▶ _AIM OF THE EXERCISE_
Extract every line below, verbatim.

___

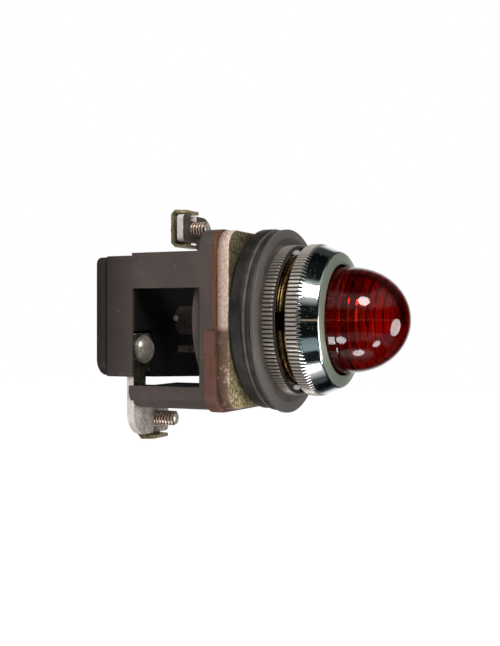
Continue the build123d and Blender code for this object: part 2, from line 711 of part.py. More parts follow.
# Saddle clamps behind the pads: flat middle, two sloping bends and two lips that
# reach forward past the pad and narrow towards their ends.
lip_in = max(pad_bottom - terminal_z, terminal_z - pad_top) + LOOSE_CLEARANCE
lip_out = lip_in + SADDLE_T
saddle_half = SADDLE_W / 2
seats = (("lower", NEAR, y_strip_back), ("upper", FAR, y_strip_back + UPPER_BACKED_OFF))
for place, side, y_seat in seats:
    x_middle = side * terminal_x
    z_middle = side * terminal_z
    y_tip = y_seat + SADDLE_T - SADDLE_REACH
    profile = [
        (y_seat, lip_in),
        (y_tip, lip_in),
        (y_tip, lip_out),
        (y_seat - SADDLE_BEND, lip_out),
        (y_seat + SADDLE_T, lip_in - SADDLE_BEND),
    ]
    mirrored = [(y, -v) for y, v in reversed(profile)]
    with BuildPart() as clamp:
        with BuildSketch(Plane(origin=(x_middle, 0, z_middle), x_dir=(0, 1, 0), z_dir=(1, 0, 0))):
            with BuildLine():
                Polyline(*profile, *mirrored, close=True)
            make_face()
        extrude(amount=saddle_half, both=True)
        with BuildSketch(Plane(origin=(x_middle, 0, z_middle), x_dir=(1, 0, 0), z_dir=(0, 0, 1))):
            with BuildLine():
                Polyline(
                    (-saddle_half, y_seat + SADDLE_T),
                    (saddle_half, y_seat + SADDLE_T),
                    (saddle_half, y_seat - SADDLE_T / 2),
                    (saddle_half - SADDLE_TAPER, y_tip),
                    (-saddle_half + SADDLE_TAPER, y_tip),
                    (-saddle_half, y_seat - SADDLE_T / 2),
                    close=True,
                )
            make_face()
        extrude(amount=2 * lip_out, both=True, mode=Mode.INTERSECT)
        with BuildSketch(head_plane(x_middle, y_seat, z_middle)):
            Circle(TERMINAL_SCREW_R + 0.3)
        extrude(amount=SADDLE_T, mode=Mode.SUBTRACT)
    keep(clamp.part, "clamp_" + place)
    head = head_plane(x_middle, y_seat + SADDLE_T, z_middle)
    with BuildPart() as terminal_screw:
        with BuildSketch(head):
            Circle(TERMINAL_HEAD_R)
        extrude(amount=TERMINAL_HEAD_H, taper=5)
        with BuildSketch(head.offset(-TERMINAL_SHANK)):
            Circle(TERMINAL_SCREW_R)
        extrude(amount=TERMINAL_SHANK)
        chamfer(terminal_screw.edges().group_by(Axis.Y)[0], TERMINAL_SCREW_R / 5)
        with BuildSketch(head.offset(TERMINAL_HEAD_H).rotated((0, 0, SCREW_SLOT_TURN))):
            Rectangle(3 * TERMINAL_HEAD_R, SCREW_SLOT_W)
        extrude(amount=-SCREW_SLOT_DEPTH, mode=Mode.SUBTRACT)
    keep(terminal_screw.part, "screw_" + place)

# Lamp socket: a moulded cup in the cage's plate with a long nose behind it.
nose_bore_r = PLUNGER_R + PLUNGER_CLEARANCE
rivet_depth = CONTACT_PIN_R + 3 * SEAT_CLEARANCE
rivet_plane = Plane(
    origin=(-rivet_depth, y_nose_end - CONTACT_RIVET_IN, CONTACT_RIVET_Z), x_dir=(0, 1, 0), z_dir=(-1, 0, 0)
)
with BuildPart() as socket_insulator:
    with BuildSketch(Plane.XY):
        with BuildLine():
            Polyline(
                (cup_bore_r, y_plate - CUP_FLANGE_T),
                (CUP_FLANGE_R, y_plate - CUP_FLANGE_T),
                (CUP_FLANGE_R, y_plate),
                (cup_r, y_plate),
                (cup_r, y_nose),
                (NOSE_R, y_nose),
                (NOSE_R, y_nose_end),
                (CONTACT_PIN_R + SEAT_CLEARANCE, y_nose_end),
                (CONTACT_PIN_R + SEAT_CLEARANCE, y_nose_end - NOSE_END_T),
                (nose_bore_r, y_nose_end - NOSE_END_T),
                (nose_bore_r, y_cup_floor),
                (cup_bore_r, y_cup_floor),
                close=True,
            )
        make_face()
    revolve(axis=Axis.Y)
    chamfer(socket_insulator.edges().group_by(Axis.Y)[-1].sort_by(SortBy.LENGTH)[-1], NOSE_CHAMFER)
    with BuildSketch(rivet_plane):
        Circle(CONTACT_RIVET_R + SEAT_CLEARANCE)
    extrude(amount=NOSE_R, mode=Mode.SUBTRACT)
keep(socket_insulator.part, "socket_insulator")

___

▶ _TASK RESPONSE_
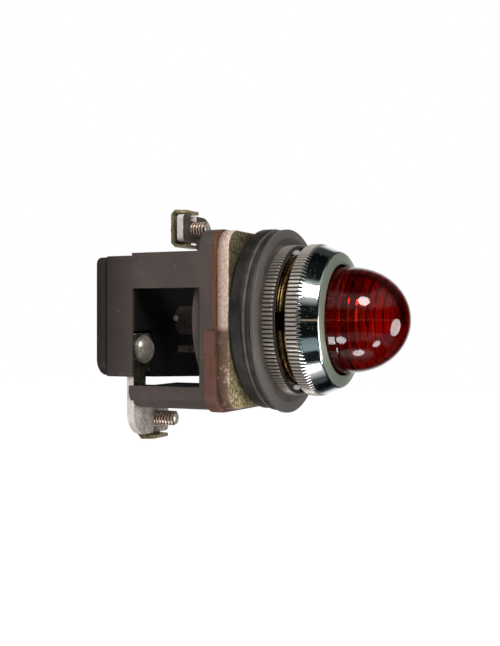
Continue the build123d and Blender code for this object: part 2, from line 711 of part.py. More parts follow.
# Saddle clamps behind the pads: flat middle, two sloping bends and two lips that
# reach forward past the pad and narrow towards their ends.
lip_in = max(pad_bottom - terminal_z, terminal_z - pad_top) + LOOSE_CLEARANCE
lip_out = lip_in + SADDLE_T
saddle_half = SADDLE_W / 2
seats = (("lower", NEAR, y_strip_back), ("upper", FAR, y_strip_back + UPPER_BACKED_OFF))
for place, side, y_seat in seats:
    x_middle = side * terminal_x
    z_middle = side * terminal_z
    y_tip = y_seat + SADDLE_T - SADDLE_REACH
    profile = [
        (y_seat, lip_in),
        (y_tip, lip_in),
        (y_tip, lip_out),
        (y_seat - SADDLE_BEND, lip_out),
        (y_seat + SADDLE_T, lip_in - SADDLE_BEND),
    ]
    mirrored = [(y, -v) for y, v in reversed(profile)]
    with BuildPart() as clamp:
        with BuildSketch(Plane(origin=(x_middle, 0, z_middle), x_dir=(0, 1, 0), z_dir=(1, 0, 0))):
            with BuildLine():
                Polyline(*profile, *mirrored, close=True)
            make_face()
        extrude(amount=saddle_half, both=True)
        with BuildSketch(Plane(origin=(x_middle, 0, z_middle), x_dir=(1, 0, 0), z_dir=(0, 0, 1))):
            with BuildLine():
                Polyline(
                    (-saddle_half, y_seat + SADDLE_T),
                    (saddle_half, y_seat + SADDLE_T),
                    (saddle_half, y_seat - SADDLE_T / 2),
                    (saddle_half - SADDLE_TAPER, y_tip),
                    (-saddle_half + SADDLE_TAPER, y_tip),
                    (-saddle_half, y_seat - SADDLE_T / 2),
                    close=True,
                )
            make_face()
        extrude(amount=2 * lip_out, both=True, mode=Mode.INTERSECT)
        with BuildSketch(head_plane(x_middle, y_seat, z_middle)):
            Circle(TERMINAL_SCREW_R + 0.3)
        extrude(amount=SADDLE_T, mode=Mode.SUBTRACT)
    keep(clamp.part, "clamp_" + place)
    head = head_plane(x_middle, y_seat + SADDLE_T, z_middle)
    with BuildPart() as terminal_screw:
        with BuildSketch(head):
            Circle(TERMINAL_HEAD_R)
        extrude(amount=TERMINAL_HEAD_H, taper=5)
        with BuildSketch(head.offset(-TERMINAL_SHANK)):
            Circle(TERMINAL_SCREW_R)
        extrude(amount=TERMINAL_SHANK)
        chamfer(terminal_screw.edges().group_by(Axis.Y)[0], TERMINAL_SCREW_R / 5)
        with BuildSketch(head.offset(TERMINAL_HEAD_H).rotated((0, 0, SCREW_SLOT_TURN))):
            Rectangle(3 * TERMINAL_HEAD_R, SCREW_SLOT_W)
        extrude(amount=-SCREW_SLOT_DEPTH, mode=Mode.SUBTRACT)
    keep(terminal_screw.part, "screw_" + place)

# Lamp socket: a moulded cup in the cage's plate with a long nose behind it.
nose_bore_r = PLUNGER_R + PLUNGER_CLEARANCE
rivet_depth = CONTACT_PIN_R + 3 * SEAT_CLEARANCE
rivet_plane = Plane(
    origin=(-rivet_depth, y_nose_end - CONTACT_RIVET_IN, CONTACT_RIVET_Z), x_dir=(0, 1, 0), z_dir=(-1, 0, 0)
)
with BuildPart() as socket_insulator:
    with BuildSketch(Plane.XY):
        with BuildLine():
            Polyline(
                (cup_bore_r, y_plate - CUP_FLANGE_T),
                (CUP_FLANGE_R, y_plate - CUP_FLANGE_T),
                (CUP_FLANGE_R, y_plate),
                (cup_r, y_plate),
                (cup_r, y_nose),
                (NOSE_R, y_nose),
                (NOSE_R, y_nose_end),
                (CONTACT_PIN_R + SEAT_CLEARANCE, y_nose_end),
                (CONTACT_PIN_R + SEAT_CLEARANCE, y_nose_end - NOSE_END_T),
                (nose_bore_r, y_nose_end - NOSE_END_T),
                (nose_bore_r, y_cup_floor),
                (cup_bore_r, y_cup_floor),
                close=True,
            )
        make_face()
    revolve(axis=Axis.Y)
    chamfer(socket_insulator.edges().group_by(Axis.Y)[-1].sort_by(SortBy.LENGTH)[-1], NOSE_CHAMFER)
    with BuildSketch(rivet_plane):
        Circle(CONTACT_RIVET_R + SEAT_CLEARANCE)
    extrude(amount=NOSE_R, mode=Mode.SUBTRACT)
keep(socket_insulator.part, "socket_insulator")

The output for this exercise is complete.